By Manali Joshi
The chief reason for India-China dispute is China’s denial to recognise the McMahon Line marking the territorial boundary between the two nations. China claims large tracts of land of Arunachal Pradesh as being a contiguous part of Tibet.
This age-old dispute started in the late 1950s when China occupied Tibet, and as a consequence of which, claimed a large part of Ladakh under the Tibetan region. It occupied approximately 38,000 square km of Aksai China—a remote part of Ladakh in Jammu and Kashmir—and built a highway (National Highway 219) through it to connect with its eastern province of Xinjiang. This act of China was considered as an illegal occupation of land by India. Moreover, China has gone ahead to claim the entire state of Arunachal Pradesh and has refused to acknowledge any border dividing Tibet, Sikkim, and Arunachal Pradesh.
China’s interest in Tawang
Tawang is a small district in Arunachal Pradesh which is a border between Tibet and Bhutan. The town is famous for its monastery built in 1681 by the Tibetan Lama Lodre Gyatso. It was done in accordance with the wishes of the fifth Dalai Lama, Nagwang Lobsang Gyatso. China, even though officially stakes claim to the whole of Arunachal Pradesh, it is the district Tawang in which it is more interested. It cites the monastery as an evidence to prove that the district once belonged to Tibet and wants New Delhi to return it in order to help settle the clamour. A Tibet wire service quoted a senior Chinese diplomat saying, “We don’t recognise the entire Arunachal state as being a part of India, but Tawang is particularly special. It has longstanding historic links with Tibet and it is important for us to be able to settle the border problem.”
The McMahon Line
In 1912, a new Republic of China was formed after renunciation of the throne by the Qing Emperor. However, the Tibetans asserted their independence and forced the Chinese troops based in Lhasa to return to the mainland via India. A year later, Tibet declared independence from China.
In order to ensure that the unrest did not affect India and to secure its boundaries, the then British ruling government decided to convene a meeting with Tibet and China. The aim of the tripartite meeting was to negotiate and settle a treaty defining the borders and various other issues. The result of the accord gave China most of Tibet, and the boundary was defined between the regions which was later known as the McMahon line. The British, and subsequently the Government of India, saw this as the official border with Tibet. While the 1914 treaty was recognised and followed by the three parties, Beijing defaulted in performing its part of the treaty. China denied the acceptance of the treaty saying that the provincial government of Tibet had no right to be a signatory to any such accord. Following such denial, it went ahead to claim large tracts of land surrounding Tibet, including Aksai Chin in the west and Arunachal Pradesh in the east.
Crossing the border
In June 2017, Doka La became the site of a stand-off between the armed forces of India and China following an attempt by China to extend a road from Yadong further southward on the Doklam plateau. India, unlike China and Bhutan, does not have a claim on the Doklam plateau. However, it supports Bhutan’s claim on the territory. This is because a treaty was signed by Bhutan and India in the year 1949, wherein Bhutan agreed to let India guide its foreign policy defence affairs. The same treaty was then superseded in 2007 by a new friendship treaty which made it mandatory for Bhutan to take India’s guidance for foreign policy and to allow India to help in providing greater sovereignty to Bhutan. Thus, India charges China of violating this peace agreement by constructing the road on Doklam plateau. On 18 June 2017, Indian troops apparently crossed into the territory in dispute between China and Bhutan in an attempt to prevent the road construction. India criticised China for crossing the border and attempting to construct a road, while China criticised India for entering its territory.

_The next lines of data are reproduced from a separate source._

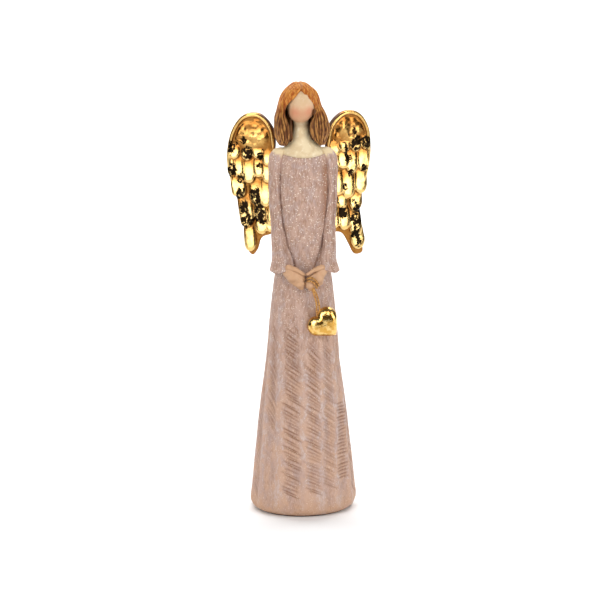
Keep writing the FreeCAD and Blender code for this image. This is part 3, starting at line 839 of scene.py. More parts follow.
def make_sleeve(side, material):
    sign = SIDES[side]
    turn = np.linspace(-math.pi, math.pi, 240, endpoint=False)
    levels = np.concatenate([[SHOULDER_LEVEL, 254.85, 254.5, 253.9, 253.1, 252, 250.6, 248.5],
                             np.arange(247, CUFF_LEVEL - 0.1, -0.62)])
    level = levels[:, None]
    rings = np.array([sleeve_ring(each, turn, 0) for each in levels])
    outward = unit((rings - rings.mean(axis=1, keepdims=True)) * (1, 1, 0.2))
    flare = smoothstep(215, 176, level)
    folds = (np.cos(turn * 5 + 0.8 + sign) * 0.5 + np.cos(turn * 8 - 1.2 * sign) * 0.3) * flare * 0.55
    seed = 20 + sign
    wrinkle = lumps(rings * (1, 1, 0.4), 6, seed) * 0.3 + lumps(rings * (1, 1, 0.7), 2.4, seed + 5) * 0.1
    slant = rings[..., 2] + 0.9 * np.abs(rings[..., 0] - 17)
    elbow = bell(level, 208, 9) * np.cos(slant / 3.1) * 0.3 * smoothstep(-0.3, 0.6, -np.cos(turn - 0.4))
    cut = np.zeros((len(levels), len(turn)))
    scratch(cut[::-1], turn, levels[::-1], SLEEVE_RADIUS, 420, 178, 9, 0.12, (0.22, 0.36), (0.08, 0.2))
    groove = bell(turn, 0.55 * sign, 0.16) * between(186, 200, 236, 246, level) * FRONT_GROOVE[side]
    height = (folds + wrinkle + elbow - cut - groove * 0.8) * smoothstep(0, 4, SHOULDER_LEVEL - level)
    rings = rings + outward * height[..., None]
    rim = [sleeve_ring(CUFF_LEVEL - drop, turn, inward)
           for drop, inward in ((0.5, 0.45), (0.35, CUFF_WALL - 0.3))]
    inside = [sleeve_ring(each, turn, CUFF_WALL) for each in np.arange(CUFF_LEVEL + 0.6, 188, 1.8)]
    lining = rim + inside
    # Faces point outwards on both sides because the right sleeve's rings run the other way round.
    order = (slice(None, None, -1), slice(None, None, sign))
    skin = Skin()
    skin.tube((np.concatenate([rings, lining]) * (sign, 1, 1))[order])
    torso_section = torso(rings[..., 2])
    gap = beyond_oval(rings[..., 0], rings[..., 1], torso_section) * 17
    from_axis = np.hypot(rings[..., 0], rings[..., 2] - NECKLINE_LEVEL - NECKLINE_RADIUS)
    # Each mark's values on the outside, and its value on the rim and the lining; the groove and crease values on
    # the rim and lining paint shade inside the cuff.
    marks = {
        "groove": (np.clip(cut / 0.26, 0, 1) + groove * 0.9, 0.4),
        "ridge": (np.clip(0.5 + folds + 0.5 * smoothstep(238, 250, level), 0, 1), 0),
        "crease_and_shade": (touching(gap) * between(174, 182, 238, 248, level) * 0.5, 0.75),
        "bare": (smoothstep(NECKLINE_RADIUS + 1.3, NECKLINE_RADIUS + 0.5, from_axis), 0),
    }
    blank = np.zeros((len(lining), len(turn)))
    marks = {mark: np.concatenate([outside, blank + within])[order]
             for mark, (outside, within) in marks.items()}
    return piece(f"{side}_sleeve_cloth", skin.all_points(), skin.faces, material,
                 [f"{side}_sleeve"], marks)


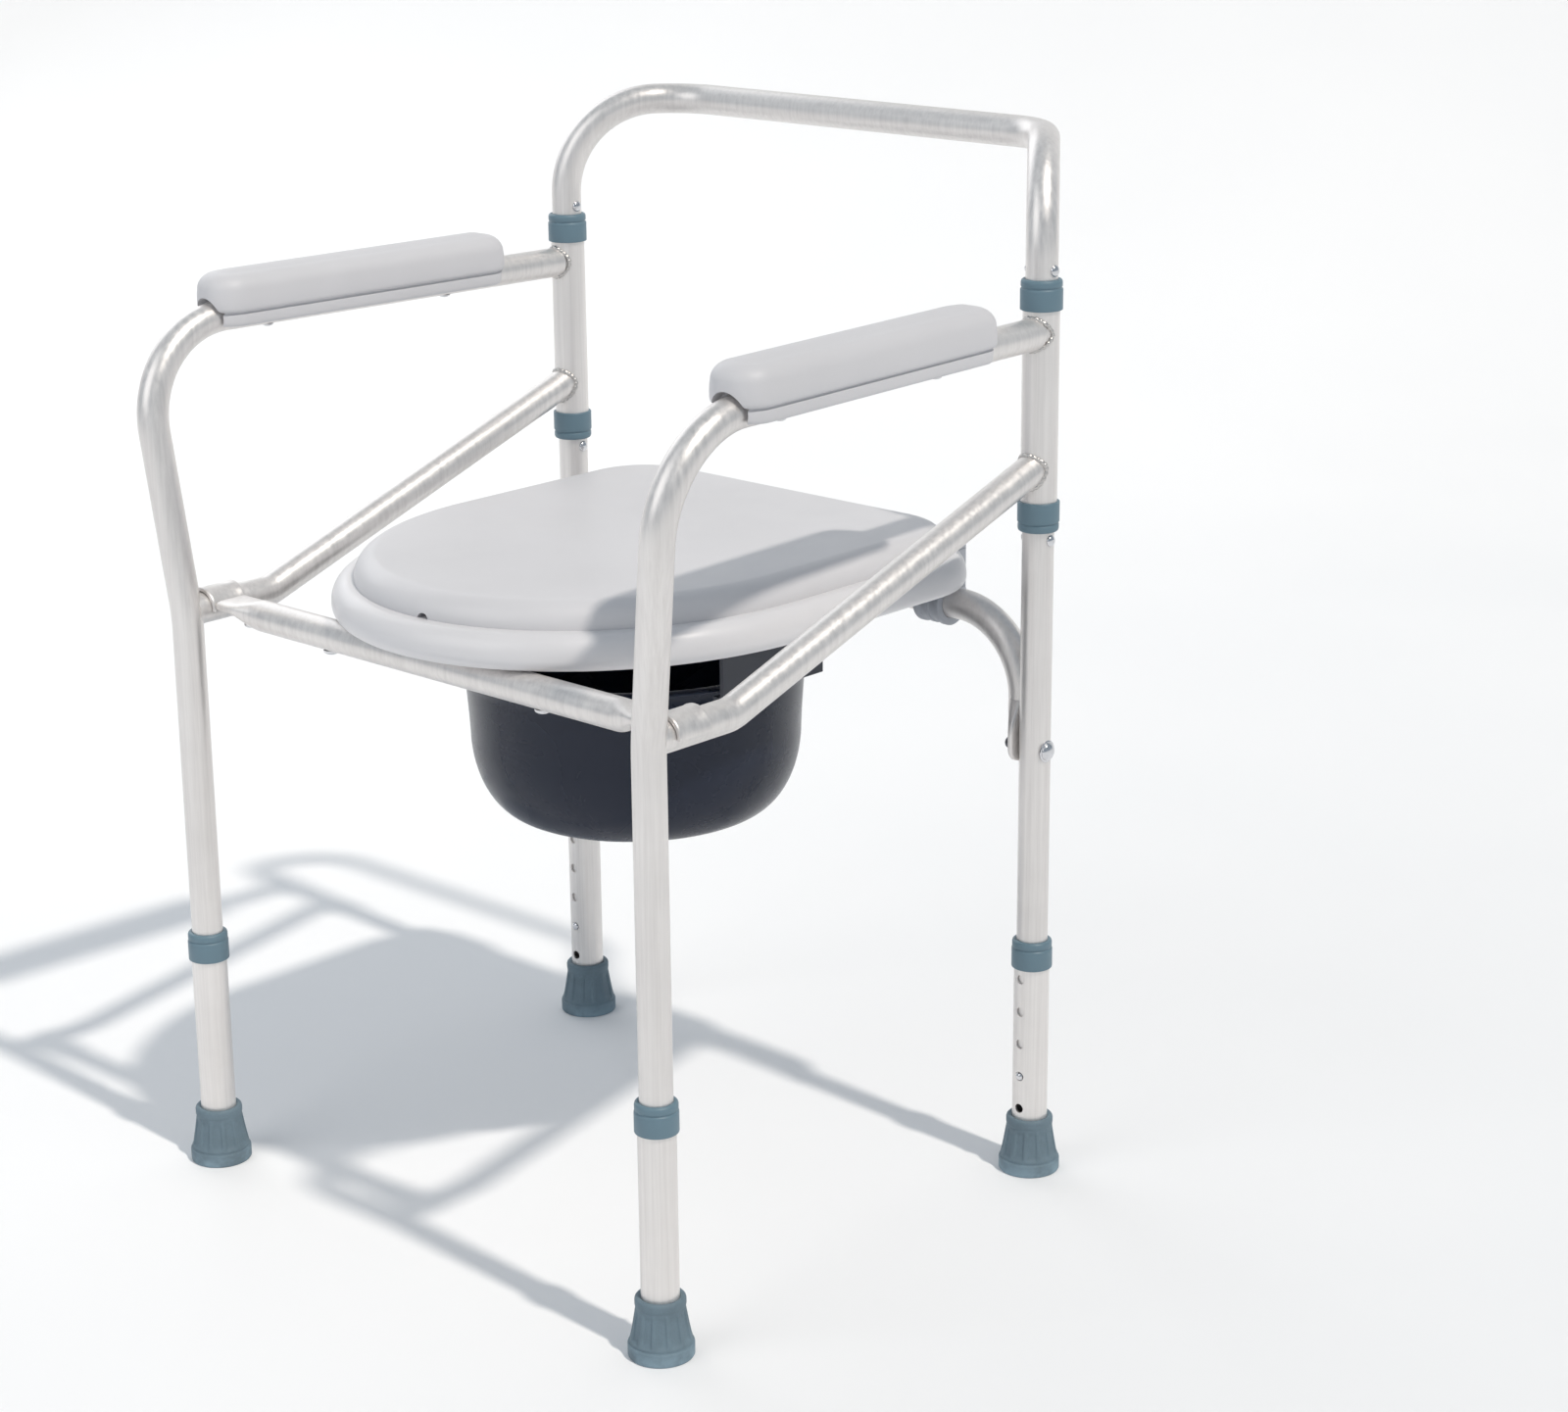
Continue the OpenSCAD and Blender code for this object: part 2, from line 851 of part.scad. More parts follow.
placed() back_hoop();
placed() rear_crossbar();
placed() crossbar_bolts();
placed() crossbar_nuts();
placed() stop_rivets();
placed() sleeve();  // left_sleeve
placed() upper_collar();  // left_upper_collar
placed() lower_collar();  // left_lower_collar
placed() leg_arm_tube();  // left_leg_arm_tube
placed() brace();  // left_brace
placed() arm_pad();  // left_arm_pad
placed() pad_screws();  // left_pad_screws
placed() right() sleeve();  // right_sleeve
placed() right() upper_collar();  // right_upper_collar
placed() right() lower_collar();  // right_lower_collar
placed() right() leg_arm_tube();  // right_leg_arm_tube
placed() right() brace();  // right_brace
placed() right() arm_pad();  // right_arm_pad
placed() right() pad_screws();  // right_pad_screws
placed() front_bar();
placed() front_bar_rivets();
placed() seat();
placed() hinge_brackets();
placed() bracket_screws();
placed() lid_hinge_pins();
placed() pail_rails();
placed() rail_screws();
placed() lid();
placed() lid_buffers();
placed() pail();
placed() at_leg(false, 1) extension();  // rear_left_extension
placed() at_leg(false, 1) leg_collar();  // rear_left_collar
placed() at_leg(false, 1) foot();  // rear_left_foot
placed() at_leg(false, 1) button();  // rear_left_button
placed() at_leg(false, -1) extension();  // rear_right_extension
placed() at_leg(false, -1) leg_collar();  // rear_right_collar
placed() at_leg(false, -1) foot();  // rear_right_foot
placed() at_leg(false, -1) button();  // rear_right_button
placed() at_leg(true, 1) extension();  // front_left_extension
placed() at_leg(true, 1) leg_collar();  // front_left_collar
placed() at_leg(true, 1) foot();  // front_left_foot
placed() at_leg(true, 1) button();  // front_left_button
placed() at_leg(true, -1) extension();  // front_right_extension
placed() at_leg(true, -1) leg_collar();  // front_right_collar
placed() at_leg(true, -1) foot();  // front_right_foot
placed() at_leg(true, -1) button();  // front_right_button
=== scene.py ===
"""The looks of a folding commode chair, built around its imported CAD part. Metres, +Z up."""

import json
import math

import bmesh
import bpy
from mathutils import Matrix, Vector


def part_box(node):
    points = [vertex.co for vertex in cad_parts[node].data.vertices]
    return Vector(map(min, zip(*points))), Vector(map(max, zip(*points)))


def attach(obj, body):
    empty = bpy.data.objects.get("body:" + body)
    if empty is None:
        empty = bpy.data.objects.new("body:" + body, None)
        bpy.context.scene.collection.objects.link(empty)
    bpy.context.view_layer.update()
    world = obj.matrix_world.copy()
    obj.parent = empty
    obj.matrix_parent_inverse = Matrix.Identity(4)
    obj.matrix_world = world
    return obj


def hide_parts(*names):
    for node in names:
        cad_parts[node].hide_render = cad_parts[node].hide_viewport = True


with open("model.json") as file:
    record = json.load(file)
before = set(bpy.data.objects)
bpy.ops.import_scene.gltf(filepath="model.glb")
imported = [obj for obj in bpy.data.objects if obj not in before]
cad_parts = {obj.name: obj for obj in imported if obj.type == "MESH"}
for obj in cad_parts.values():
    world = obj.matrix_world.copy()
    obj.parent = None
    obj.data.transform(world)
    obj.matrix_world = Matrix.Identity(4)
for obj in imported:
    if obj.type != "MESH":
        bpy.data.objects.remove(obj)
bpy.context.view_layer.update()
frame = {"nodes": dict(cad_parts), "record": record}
scene = bpy.context.scene

MM = 0.001
TAU = 2 * math.pi


def v(x, y, z):
    """A point given in millimetres."""
    return Vector((x, y, z)) * MM


# Sizes are worked out in chair coordinates, whose origin is midway between the legs. The frame's
# origin is the middle of the whole box, so each finished mesh moves back by CHAIR_ORIGIN.
rear_leg, front_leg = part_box("rear_left_extension"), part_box("front_left_extension")
CHAIR_ORIGIN = Vector((0, (rear_leg[0].y + rear_leg[1].y + front_leg[0].y + front_leg[1].y) / 4, 0))


def box(node):
    """A node's box in chair coordinates."""
    lo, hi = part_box(node)
    return lo - CHAIR_ORIGIN, hi - CHAIR_ORIGIN


def centre(node):
    lo, hi = box(node)
    return (lo + hi) / 2


# ---------------------------------------------------------------- sizes from the frame
sleeve_mid = centre("left_sleeve")
REAR_X, REAR_Y = sleeve_mid.x / MM, sleeve_mid.y / MM
leg_mid = centre("front_left_extension")
FRONT_X, FRONT_Y = leg_mid.x / MM, leg_mid.y / MM
seat_lo, seat_hi = box("seat")
lid_lo, lid_hi = box("lid")
pail_lo, pail_hi = box("pail")
EXT_TOP = box("rear_left_extension")[1].z / MM
BOLT_Z = centre("crossbar_bolts").z / MM

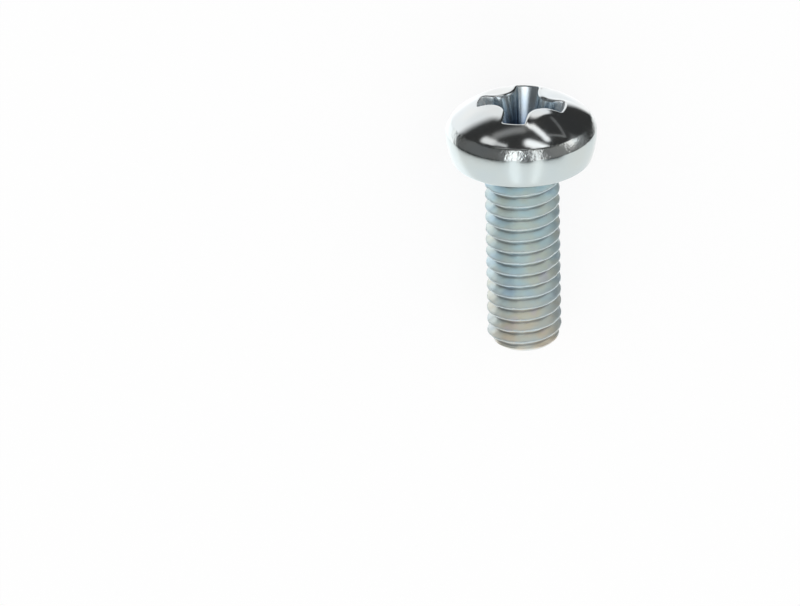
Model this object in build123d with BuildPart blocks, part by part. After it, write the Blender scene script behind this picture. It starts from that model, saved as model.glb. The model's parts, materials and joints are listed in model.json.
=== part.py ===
from build123d import *

import os
from math import asin, atan2, cos, degrees, hypot, radians, sin, sqrt, tan

# A machine screw with a raised, rounded head and a cross recess, forged and rolled in one piece.
# It lies on a surface as it comes to rest, on the side of its head and on the last crest of its
# thread. Lengths are in millimetres and angles in degrees. Heights are measured along the screw's
# axis from the bearing face under the head, and grow towards the top of the head.

# Shank
thread_diameter = 5.9  # over the crests of the thread
end_diameter = 4.7  # flat end face, as wide as the thread's root
shank_length = 16.0  # from the bearing face to the end face
end_chamfer_length = 0.6  # lead-in at the end of the thread
neck_radius = 0.25  # round between the shank and the bearing face

# Head
head_diameter = 11.9  # at its widest place
head_height = 5.35  # from the bearing face to the top of the dome
widest_height = 2.4  # height of the widest place
rim_height = 2.95  # height where the dome and the side would meet in a sharp edge
side_radius = 6.5  # bulge of the side
rim_radius = 1.1  # round between the side and the dome
bearing_edge_radius = 0.3  # round between the side and the bearing face

# Cross recess
recess_floor_height = 1.5  # level of the wings' floor
floor_span = 3.81  # across two opposite wings, at the floor
floor_wing_width = 1.15  # one wing, at the floor
floor_nose_radius = 0.9  # round of a quadrant between two wings, at the floor
nose_growth = 0.28  # of a quadrant's round, for each millimetre above the floor
wing_end_slope = 26.5  # of a wing's outer face, from the axis
wing_side_draft = 5.75  # of a wing's side face, from the axis
wing_corner_radius = 0.2  # between a wing's side and its outer face
cone_slope = 21.0  # of the cone in the middle of the floor
cone_ledge = 0.05  # flat left between the cone and the quadrants
lip_radius = 0.2  # round of the recess's mouth
recess_turn = 11.5  # of the wings about the axis, clockwise seen from above the head
quadrants = 4  # of the head, between the wings

thread_radius = thread_diameter / 2
head_radius = head_diameter / 2
end_radius = end_diameter / 2
side_centre_radius = head_radius - side_radius


def side_reach(height):
    """Radius of the head's side at a height: an arc centred level with the widest place."""
    return side_centre_radius + sqrt(side_radius**2 - (height - widest_height) ** 2)


# The screw rests along a line that touches the last full crest and the arc of the head's side.
last_crest_height = end_chamfer_length - shank_length
lift = side_centre_radius - thread_radius
run = widest_height - last_crest_height
rest_angle = degrees(atan2(lift, run) + asin(side_radius / hypot(lift, run)))
axis_direction = Vector(cos(radians(rest_angle)), 0, sin(radians(rest_angle)))
upper_side = Vector(-axis_direction.Z, 0, axis_direction.X)

# The dome is a cap whose top is on the axis. The screw reaches furthest forwards on that cap and
# furthest back at the upper edge of its end face, and its origin lies halfway between the two.
rim_reach = side_reach(rim_height)
dome_rise = head_height - rim_height
dome_radius = (rim_reach**2 + dome_rise**2) / (2 * dome_rise)
front_reach = (head_height - dome_radius) * axis_direction.X + dome_radius
back_reach = shank_length * axis_direction.X + end_radius * axis_direction.Z
bearing_level = thread_radius * axis_direction.X - last_crest_height * axis_direction.Z
bearing_centre = Vector((back_reach - front_reach) / 2, 0, bearing_level)

# The corners of the screw's outline that are rounded, as radius and height.
rim = (rim_reach, rim_height)
bearing_edge = (side_reach(0), 0)
neck = (thread_radius, 0)
rounds = [(rim, rim_radius), (bearing_edge, bearing_edge_radius), (neck, neck_radius)]

screw_axis = Axis(bearing_centre, axis_direction)
profile_plane = Plane(origin=bearing_centre, x_dir=upper_side, z_dir=(0, 1, 0))
cross_plane = Plane(origin=bearing_centre, x_dir=(0, -1, 0), z_dir=axis_direction)

# The recess is cut from its floor to a level that clears the top of the head.
mouth_level = head_height + lip_radius
core_radius = sqrt(2) * (floor_wing_width / 2 + floor_nose_radius) - floor_nose_radius
cone_radius = core_radius - cone_ledge
cone_tip_height = recess_floor_height - cone_radius * tan(radians(cone_slope))


def cross_outline(height):
    """Outline of the recess at a height: two crossed bars, with rounded quadrants between."""
    above_floor = height - recess_floor_height
    span = floor_span + 2 * above_floor * tan(radians(wing_end_slope))
    width = floor_wing_width + 2 * above_floor * tan(radians(wing_side_draft))
    with BuildSketch(cross_plane.offset(height)) as outline:
        with Locations(Rotation(0, 0, -recess_turn)):
            Rectangle(span, width)
            Rectangle(width, span)
        noses = outline.vertices().sort_by_distance((0, 0))[:quadrants]
        fillet(noses, floor_nose_radius + nose_growth * above_floor)
        wing_corners = outline.vertices().sort_by_distance((0, 0))[-2 * quadrants :]
        fillet(wing_corners, wing_corner_radius)
    return outline.sketch


with BuildPart() as machine_screw:
    # Head and shank, turned about the axis, with the rounds of the rim, the bearing face's edge
    # and the neck.
    with BuildSketch(profile_plane) as profile:
        with BuildLine():
            Polyline(
                bearing_edge,
                neck,
                (thread_radius, last_crest_height),
                (end_radius, -shank_length),
                (0, -shank_length),
                (0, head_height),
            )
            TangentArc((0, head_height), rim, tangent=(1, 0))
            ThreePointArc(rim, (head_radius, widest_height), bearing_edge)
        make_face()
        for corner, radius in rounds:
            fillet(profile.vertices().sort_by_distance(corner)[0], radius)
    revolve(axis=screw_axis)

    # Cross recess, with a round where its walls meet the dome and a cone in its floor.
    loft(
        [cross_outline(recess_floor_height), cross_outline(mouth_level)],
        ruled=True,
        mode=Mode.SUBTRACT,
    )
    walls = machine_screw.faces().filter_by(GeomType.BSPLINE)
    dome = machine_screw.faces().filter_by(GeomType.SPHERE)
    lip = dome.edges() & walls.edges()
    fillet(lip, lip_radius)
    with BuildSketch(profile_plane):
        with BuildLine():
            Polyline(
                (0, recess_floor_height),
                (cone_radius, recess_floor_height),
                (0, cone_tip_height),
                close=True,
            )
        make_face()
    revolve(axis=screw_axis, mode=Mode.SUBTRACT)

machine_screw.part.label = "machine_screw"
os.makedirs("parts", exist_ok=True)
export_step(machine_screw.part, "parts/machine_screw.step")
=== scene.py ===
"""Finish, camera and studio for a raised-head machine screw that lies on a pale floor."""

import json
import logging
import math
from collections.abc import Iterable
from dataclasses import dataclass, field
from enum import Enum

import bpy
from mathutils import Matrix, Vector, noise


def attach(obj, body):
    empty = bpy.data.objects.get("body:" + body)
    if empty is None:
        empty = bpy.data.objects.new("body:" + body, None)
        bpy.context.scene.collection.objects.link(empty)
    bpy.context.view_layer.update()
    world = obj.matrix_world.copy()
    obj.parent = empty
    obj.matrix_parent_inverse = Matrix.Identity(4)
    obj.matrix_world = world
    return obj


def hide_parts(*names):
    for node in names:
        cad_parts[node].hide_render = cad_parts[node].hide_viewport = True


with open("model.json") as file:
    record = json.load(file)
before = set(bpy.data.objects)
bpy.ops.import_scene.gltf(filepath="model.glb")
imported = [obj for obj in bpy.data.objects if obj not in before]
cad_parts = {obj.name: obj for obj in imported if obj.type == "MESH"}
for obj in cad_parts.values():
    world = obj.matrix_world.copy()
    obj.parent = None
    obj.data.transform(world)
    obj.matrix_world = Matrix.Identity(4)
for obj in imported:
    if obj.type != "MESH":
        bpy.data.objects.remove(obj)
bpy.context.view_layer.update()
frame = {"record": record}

LOG = logging.getLogger("machine_screw")

MM = 0.001
NODE = "machine_screw"
PAINTED_SHADE = "painted_shade"
ALONG = "along"
RUBBED = "rubbed"
LEVEL = "level"
COLUMNS = 192  # of the mesh, around the axis
QUADRANTS = 4  # of the head, between the wings
HALVINGS = 30  # when a height is searched for
HAIR = 0.01  # in millimetres
SLIVER = 1e-4  # in radians

Colour = tuple[float, float, float]
Ring = list[int]


class Zone(Enum):
    """The surfaces of the screw that carry a finish of their own, in slot order."""

    RECESS = 0
    DOME = 1
    RIM = 2
    SIDE = 3
    THREAD = 4
    END = 5


def smooth(value: float, low: float, high: float) -> float:
    """Ease from 0 at low to 1 at high.

    Args:
        value: The number to ease.
        low: Where the result leaves 0.
        high: Where the result reaches 1.

    Returns:
        The eased share, from 0 to 1.
    """
    share = min(1.0, max(0.0, (value - low) / (high - low)))
    return share * share * (3.0 - 2.0 * share)


def soft_min(first: float, second: float, blend: float) -> float:
    """Smaller of two numbers, with a rounded change between them.

    Args:
        first: One number.
        second: The other number.
        blend: How far apart the two are where the rounding begins.

    Returns:
        The rounded minimum.
    """
    share = max(blend - abs(first - second), 0.0) / blend
    return min(first, second) - share * share * blend / 4.0


def bend(start: Vector, corner: Vector, stop: Vector, steps: int) -> list[Vector]:
    """Round a corner with a parabola that leaves both of its sides smoothly.

    Args:
        start: Where the round begins, on the first side.
        corner: The sharp corner.
        stop: Where the round ends, on the second side.
        steps: Number of steps along the round.

    Returns:
        The points of the round, both ends included.
    """
    shares = [step / steps for step in range(steps + 1)]
    return [start.lerp(corner, share).lerp(corner.lerp(stop, share), share) for share in shares]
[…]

In April 2017, China reiterated that Arunachal Pradesh is not a part of Indian territory and claimed it to be a disputed part of the Sino-Indian border. The statements were made following the visit of the 14th Dalai Lama to the region. Moreover, it was observed that the weekly editorials of China have been writing harsh editorials stating that the people of Arunachal Pradesh have been living hard lives under the illegal ruling of the Indian government. Lu Kang, a Ministry of Foreign Affairs (MFA) spokesperson, confirmed that their position over boundary issue will never be changed and the fact that local government of Tibet has been exercising effective administration of eastern section of the boundary. Considering all the above issues which have been prevalent since ages, it seems difficult to achieve a mutually consented peace agreement over the boundary issues considering the expansionist foreign policy of China and rightful ownership of the land by India.